The walk to the lake's shore was a pleasant 300 metre descent. The thin air and the steep, sandy ascent made for an exhausting, breathless one and a half hours.

Saturday, September 15, 2007

Sheep Transport





One bus can carry many sheep

Zumbahua- 1st Stop on the Quilotoa Loop


Every Saturday Zumbahua hosts a market in vibrating technicolour where farmers from the surrounding mountains buy and sell their weekly supplies. The market is for locals, and thus is filled with the neccesities of everyday life; vegetables, meat, grain and livestock. There's not an 'Ecuador' emblazoned wall hanging or figurine to be found.

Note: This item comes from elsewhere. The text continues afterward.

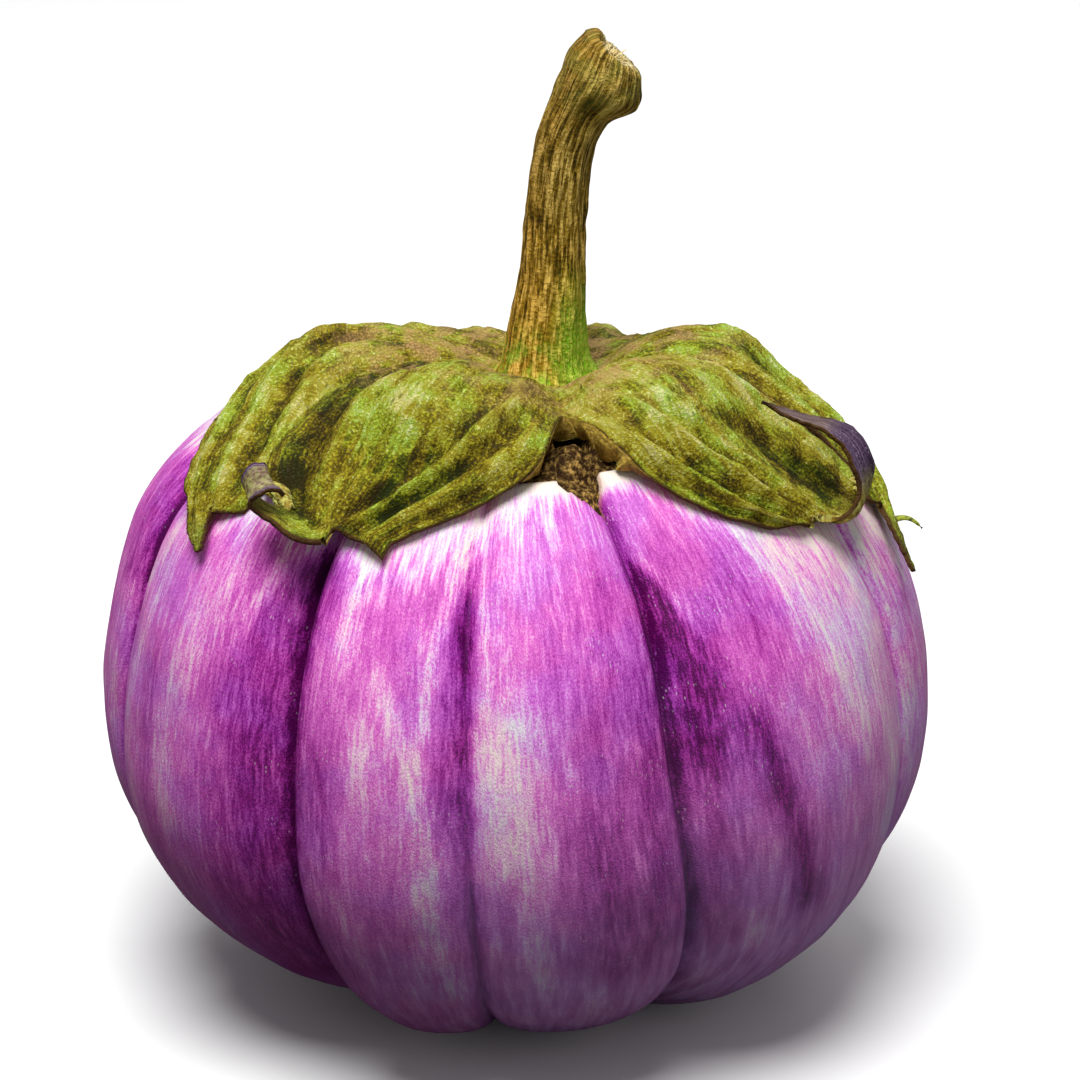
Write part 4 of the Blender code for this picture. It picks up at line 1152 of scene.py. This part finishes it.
def startMaterial(name):
    material = bpy.data.materials.new(name)
    material.use_nodes = True
    return material, material.node_tree


def finishMaterial(material, colour, roughness, gloss=None, height=None, distance=None):
    tree = material.node_tree
    shader = tree.nodes["Principled BSDF"]
    tree.links.new(colour, shader.inputs["Base Color"])
    tree.links.new(roughness, shader.inputs["Roughness"])
    if gloss is not None:
        shader.inputs["Specular IOR Level"].default_value = gloss
    if height is not None:
        bump = put(tree, "ShaderNodeBump", {"Height": height, "Distance": distance, "Strength": 1.0})
        tree.links.new(bump.outputs[0], shader.inputs["Normal"])
    return material


def millimetres(tree):
    # the place on the piece in millimetres, for patterns that don't follow the grain
    spot = put(tree, "ShaderNodeTexCoord").outputs["Object"]
    return put(tree, "ShaderNodeVectorMath", {0: spot, "Scale": 1000.0}, operation="SCALE").outputs[0]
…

Angie says hello to some groceries

It was fascinating to see this little economy at work, and to watch the people who depend on it, but the on-site, open-air slaughterhouse/butcher was rather graphic for those who are not used to seeing the entire, brutal transition from animal to foodstuff. Much more pleasing to the eye was the amount of colour (that wasn't crimson) on display; in the produce, the buildings and the clothes of the locals.




Nervous


Transport home

Friday, September 14, 2007

The Quilotoa Loop


The Quilotoa Loop is a single width of sandy road that slices through rural highland Ecuador. There's very little transport, less communications but an abundance of livestock, farming and pork-pie hats. The landscape is fiercely sculpted, with enormous ravines and huge, sharp mountains having displaced just about all the even ground long ago.



The environment is stunning- and cold. The locals farm almost every available inch of this impossibly steep terrain, resulting in hills covered in the random geometry of corn and potato plantations. Working the sandy earth is largely done without machinery, the incline of most of the plots would be impossible for a tractor to negotiate, and workers can often be seen tending plants which are growing at eye level.

We spent four days travelling around the loop, often feeling like we were the tourist attractions (given the number of stares we found ourselves under- not too many Gringos out there). One of the nicest aspects was the abundance of eucalyptus forests- the smell of the bush on the other side of the planet.